_Recorded data_.
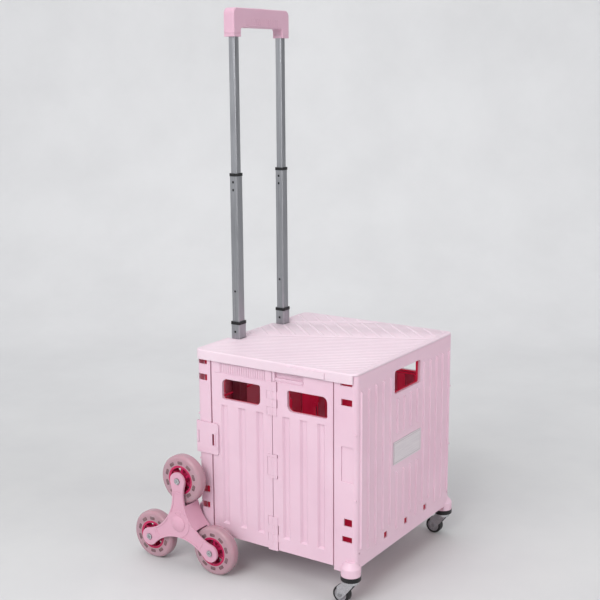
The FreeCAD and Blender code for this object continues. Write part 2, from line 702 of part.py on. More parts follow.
def grip():
    half, inner = grip_half_width, grip_half_width - leg_width
    outline = [(-half, grip_bottom), (-inner, grip_bottom), (-inner, bar_bottom), (inner, bar_bottom),
               (inner, grip_bottom), (half, grip_bottom), (half, grip_top), (-half, grip_top)]
    body = prism_y(outline, [0, 0, 6.0, 6.0, 0, 0, 12.0, 12.0], pole_y - grip_half_depth,
                   pole_y + grip_half_depth)
    edges = [e for e in body.Edges
             if e.BoundBox.YMax - e.BoundBox.YMin < 1e-6 and e.BoundBox.ZMax > grip_bottom + 1]
    body = body.makeFillet(2.6, edges)
    w, d = inner_tube_size
    cuts = []
    for x in (-pole_x, pole_x):
        cuts.append(prism_z(rectangle(x - w / 2, x + w / 2, pole_y - d / 2, pole_y + d / 2), 3.0,
                            grip_bottom - 1, grip_bottom + 21))
        # passage for the release rod, and a fine shadow line round the leg
        cuts.append(box(x - 5, x + 5, pole_y - 4, pole_y + 4, grip_bottom + 20, 1112.0))
        ring = box(x - 30, x + 30, pole_y - 20, pole_y + 20, grip_bottom + 6.0, grip_bottom + 6.8)
        leg_x = math.copysign(grip_half_width - leg_width / 2, x)
        core = prism_z(rectangle(leg_x - leg_width / 2 + 0.6, leg_x + leg_width / 2 - 0.6,
                                 pole_y - grip_half_depth + 0.6, pole_y + grip_half_depth - 0.6), 2.2,
                       grip_bottom + 5, grip_bottom + 8)
        cuts.append(ring.cut(core))
    cuts.append(box(-pole_x, pole_x, pole_y - 4, pole_y + 4, rod_z_level - 8, rod_z_level + 6))
    cuts.append(box(-button_half_length - 4, button_half_length + 4, pole_y - 8, pole_y + 8, rod_z_level - 9,
                    grip_top - 7))
    cuts.append(prism_z(rectangle(-button_half_length - play, button_half_length + play,
                                  pole_y - button_half_depth - play, pole_y + button_half_depth + play), 3.0,
                        grip_top - 12, grip_top + 2))
    body = body.cut(Part.makeCompound(cuts))
    ribs = []
    count = 18
    for i in range(count):
        x = -55.0 + i * 110.0 / (count - 1)
        for side in (-1, 1):
            y_face = pole_y + side * grip_half_depth
            ribs.append(box(x - 1.1, x + 1.1, y_face - side * 0.6, y_face + side * 0.7,
                            bar_bottom + 4, bar_bottom + 18))
    return fuse([body] + ribs)


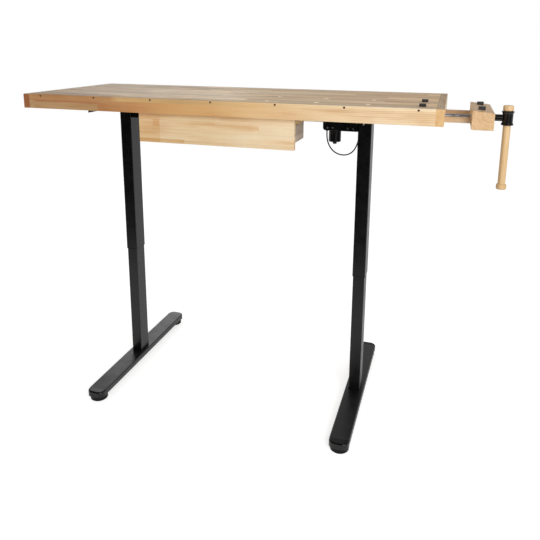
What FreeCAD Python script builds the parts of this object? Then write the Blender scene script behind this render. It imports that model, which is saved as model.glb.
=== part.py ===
"""Height-adjustable woodworking bench: a beech top with a vise at its right end, a hanging drawer
and two telescopic legs that one motor lifts through a hexagonal shaft.

Millimetres, +Z up, +X to the vise, -Y to the user. The origin is on the floor, under the middle of
the overall box. Every piece is a STEP file of its own in parts/.
"""
import FreeCAD, Part
import math
import os

Vec = FreeCAD.Vector

# ---- bench top
BENCH_L = 1560.0          # without the vise
BENCH_D = 600.0
TOP_Z = 1230.0            # working surface above the floor, as set
TOP_T = 22.0              # laminated panel
EDGE_H = 54.0             # aprons and end caps
APRON_T = 24.0
CAP_W = 26.0
EDGE_R = 1.5              # eased top edges
BATTEN_W = 22.0
WOOD_GAP = 0.3            # a moving wooden piece to its neighbour

# ---- dog holes and dogs
DOG_HOLE_D = 20.0
DOG_PITCH = 174.0
DOG_COLUMNS = 4
DOG_END = 70.0            # first column from the bench's right end
DOG_ROW = 77.0            # rows each side of the vise screw
DOG_D = 19.8
DOG_SHANK = 42.0
DOG_HEAD = 21.0
DOG_HEAD_H = 9.0
DOG_LIFT = 0.3            # head above the wood it rests over
DOG_TIP = 1.5             # chamfer on the shank's end
DOG_RIBS = 3              # grooves in each gripping face
RIB_W = 1.4
RIB_DEPTH = 0.8

# ---- screws along the front edge
EDGE_SCREWS = 7
EDGE_SCREW_PITCH = 234.0
EDGE_SCREW_DROP = 6.0
EDGE_SCREW_BORE = 8.0
EDGE_SCREW_SINK = 1.2
WOOD_SCREW_D = 4.4
WOOD_SCREW_L = 40.0
WOOD_SCREW_HEAD_D = 7.6
WOOD_SCREW_HEAD_H = 4.0
SNUG = 0.05               # a fastener or pin to its hole

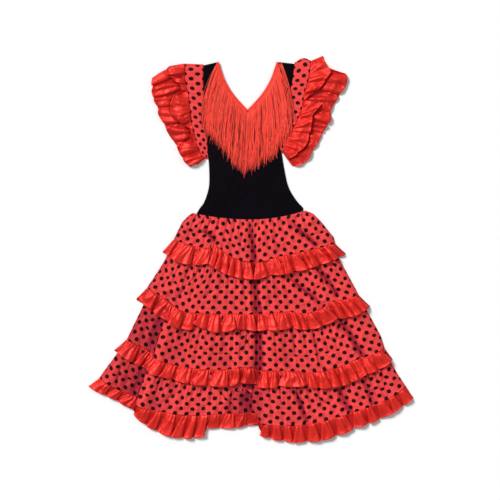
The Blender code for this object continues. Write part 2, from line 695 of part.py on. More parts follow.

_EXERCISE DETAILS_.
Copy out only the lines above from the one with "What FreeCAD Python" to the one with "Vec = FreeCAD.Vector", inclusive, exactly as they stand.

_SOLUTION TO THE EXERCISE_.
What FreeCAD Python script builds the parts of this object? Then write the Blender scene script behind this render. It imports that model, which is saved as model.glb.
=== part.py ===
"""Height-adjustable woodworking bench: a beech top with a vise at its right end, a hanging drawer
and two telescopic legs that one motor lifts through a hexagonal shaft.

Millimetres, +Z up, +X to the vise, -Y to the user. The origin is on the floor, under the middle of
the overall box. Every piece is a STEP file of its own in parts/.
"""
import FreeCAD, Part
import math
import os

Vec = FreeCAD.Vector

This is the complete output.